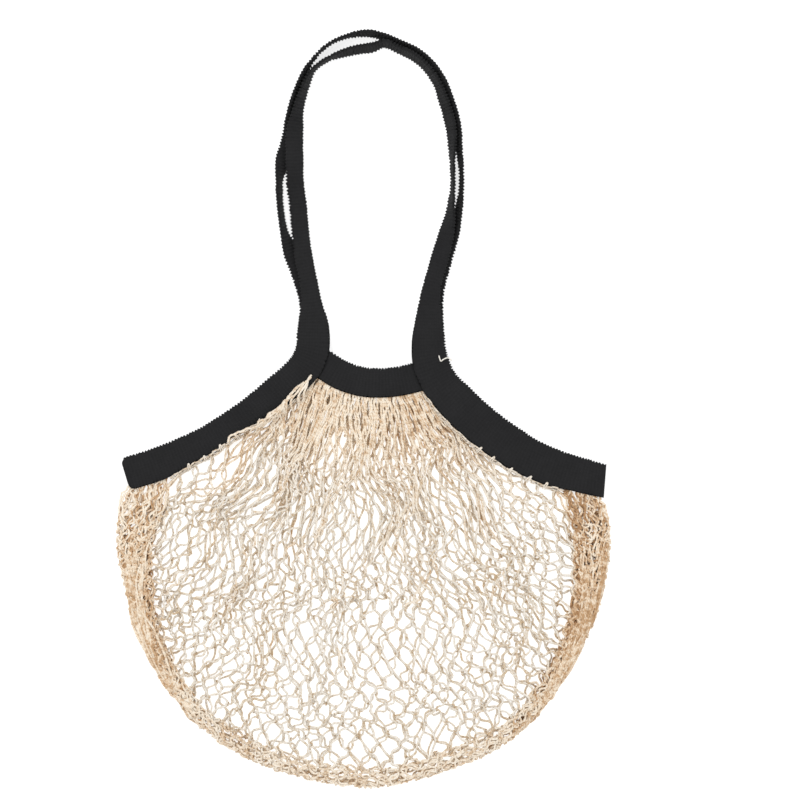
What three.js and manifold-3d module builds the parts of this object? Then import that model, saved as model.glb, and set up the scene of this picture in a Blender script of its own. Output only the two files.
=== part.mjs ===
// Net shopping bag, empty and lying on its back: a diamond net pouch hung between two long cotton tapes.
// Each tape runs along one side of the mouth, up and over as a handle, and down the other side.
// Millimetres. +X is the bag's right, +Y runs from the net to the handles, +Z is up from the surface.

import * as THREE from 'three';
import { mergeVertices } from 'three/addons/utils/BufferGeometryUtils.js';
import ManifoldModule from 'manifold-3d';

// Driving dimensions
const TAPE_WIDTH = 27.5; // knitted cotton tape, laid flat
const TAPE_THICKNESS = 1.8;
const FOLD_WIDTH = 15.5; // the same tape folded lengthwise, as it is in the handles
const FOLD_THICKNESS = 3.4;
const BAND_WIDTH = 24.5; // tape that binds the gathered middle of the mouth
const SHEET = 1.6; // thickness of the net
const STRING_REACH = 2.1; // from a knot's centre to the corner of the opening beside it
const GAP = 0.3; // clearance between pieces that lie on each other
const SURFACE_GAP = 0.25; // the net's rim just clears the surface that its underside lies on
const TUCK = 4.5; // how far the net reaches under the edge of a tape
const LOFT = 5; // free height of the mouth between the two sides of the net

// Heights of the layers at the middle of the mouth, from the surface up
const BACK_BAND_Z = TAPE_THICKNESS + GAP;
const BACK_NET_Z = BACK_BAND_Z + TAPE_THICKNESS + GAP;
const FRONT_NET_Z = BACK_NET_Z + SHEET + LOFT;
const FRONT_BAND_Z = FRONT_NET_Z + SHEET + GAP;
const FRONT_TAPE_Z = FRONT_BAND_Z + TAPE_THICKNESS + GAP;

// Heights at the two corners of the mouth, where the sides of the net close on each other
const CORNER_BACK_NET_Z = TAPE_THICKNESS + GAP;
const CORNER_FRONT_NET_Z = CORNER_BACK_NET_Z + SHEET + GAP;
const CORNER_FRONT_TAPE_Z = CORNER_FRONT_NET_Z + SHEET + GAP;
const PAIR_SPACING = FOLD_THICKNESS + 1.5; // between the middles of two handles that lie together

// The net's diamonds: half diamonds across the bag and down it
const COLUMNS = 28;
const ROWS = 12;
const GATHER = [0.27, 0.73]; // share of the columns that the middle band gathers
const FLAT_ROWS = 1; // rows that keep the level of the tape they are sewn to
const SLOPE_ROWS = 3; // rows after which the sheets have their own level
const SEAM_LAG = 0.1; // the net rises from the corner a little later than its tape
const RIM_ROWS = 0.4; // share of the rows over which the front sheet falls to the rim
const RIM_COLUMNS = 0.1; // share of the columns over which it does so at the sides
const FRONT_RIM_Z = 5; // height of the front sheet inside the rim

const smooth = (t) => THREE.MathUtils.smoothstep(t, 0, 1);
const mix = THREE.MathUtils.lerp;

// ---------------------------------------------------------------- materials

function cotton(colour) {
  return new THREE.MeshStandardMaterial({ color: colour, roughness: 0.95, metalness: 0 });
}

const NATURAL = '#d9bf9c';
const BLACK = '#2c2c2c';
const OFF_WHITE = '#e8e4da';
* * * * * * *
* [PROBLEM TO WORK ON] Emit the full listing verbatim.

* [ANSWER IN FULL]
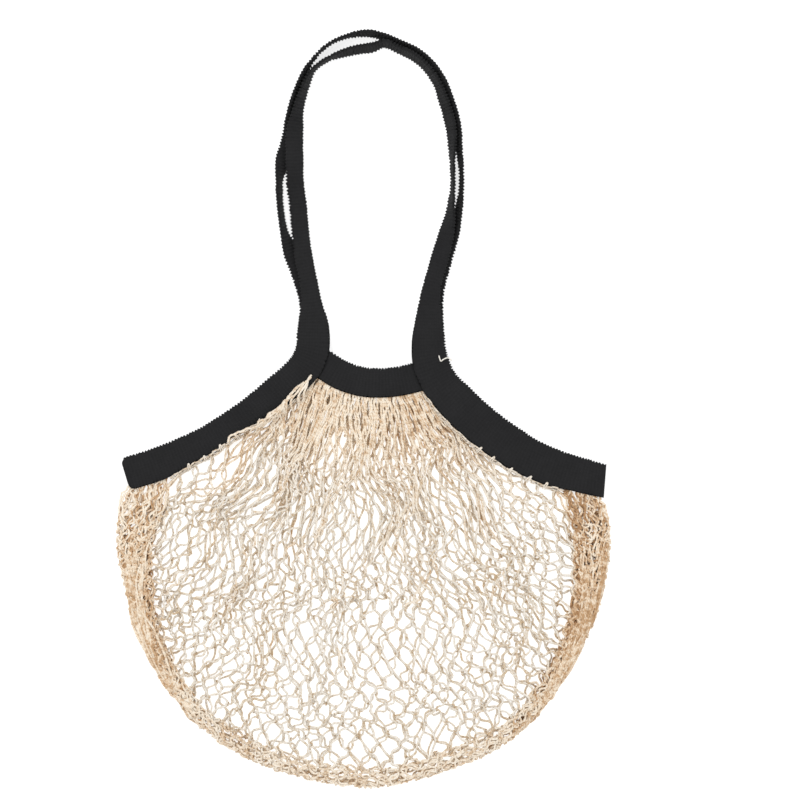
What three.js and manifold-3d module builds the parts of this object? Then import that model, saved as model.glb, and set up the scene of this picture in a Blender script of its own. Output only the two files.
=== part.mjs ===
// Net shopping bag, empty and lying on its back: a diamond net pouch hung between two long cotton tapes.
// Each tape runs along one side of the mouth, up and over as a handle, and down the other side.
// Millimetres. +X is the bag's right, +Y runs from the net to the handles, +Z is up from the surface.

import * as THREE from 'three';
import { mergeVertices } from 'three/addons/utils/BufferGeometryUtils.js';
import ManifoldModule from 'manifold-3d';

// Driving dimensions
const TAPE_WIDTH = 27.5; // knitted cotton tape, laid flat
const TAPE_THICKNESS = 1.8;
const FOLD_WIDTH = 15.5; // the same tape folded lengthwise, as it is in the handles
const FOLD_THICKNESS = 3.4;
const BAND_WIDTH = 24.5; // tape that binds the gathered middle of the mouth
const SHEET = 1.6; // thickness of the net
const STRING_REACH = 2.1; // from a knot's centre to the corner of the opening beside it
const GAP = 0.3; // clearance between pieces that lie on each other
const SURFACE_GAP = 0.25; // the net's rim just clears the surface that its underside lies on
const TUCK = 4.5; // how far the net reaches under the edge of a tape
const LOFT = 5; // free height of the mouth between the two sides of the net

// Heights of the layers at the middle of the mouth, from the surface up
const BACK_BAND_Z = TAPE_THICKNESS + GAP;
const BACK_NET_Z = BACK_BAND_Z + TAPE_THICKNESS + GAP;
const FRONT_NET_Z = BACK_NET_Z + SHEET + LOFT;
const FRONT_BAND_Z = FRONT_NET_Z + SHEET + GAP;
const FRONT_TAPE_Z = FRONT_BAND_Z + TAPE_THICKNESS + GAP;

// Heights at the two corners of the mouth, where the sides of the net close on each other
const CORNER_BACK_NET_Z = TAPE_THICKNESS + GAP;
const CORNER_FRONT_NET_Z = CORNER_BACK_NET_Z + SHEET + GAP;
const CORNER_FRONT_TAPE_Z = CORNER_FRONT_NET_Z + SHEET + GAP;
const PAIR_SPACING = FOLD_THICKNESS + 1.5; // between the middles of two handles that lie together

// The net's diamonds: half diamonds across the bag and down it
const COLUMNS = 28;
const ROWS = 12;
const GATHER = [0.27, 0.73]; // share of the columns that the middle band gathers
const FLAT_ROWS = 1; // rows that keep the level of the tape they are sewn to
const SLOPE_ROWS = 3; // rows after which the sheets have their own level
const SEAM_LAG = 0.1; // the net rises from the corner a little later than its tape
const RIM_ROWS = 0.4; // share of the rows over which the front sheet falls to the rim
const RIM_COLUMNS = 0.1; // share of the columns over which it does so at the sides
const FRONT_RIM_Z = 5; // height of the front sheet inside the rim

const smooth = (t) => THREE.MathUtils.smoothstep(t, 0, 1);
const mix = THREE.MathUtils.lerp;

// ---------------------------------------------------------------- materials

function cotton(colour) {
  return new THREE.MeshStandardMaterial({ color: colour, roughness: 0.95, metalness: 0 });
}

const NATURAL = '#d9bf9c';
const BLACK = '#2c2c2c';
const OFF_WHITE = '#e8e4da';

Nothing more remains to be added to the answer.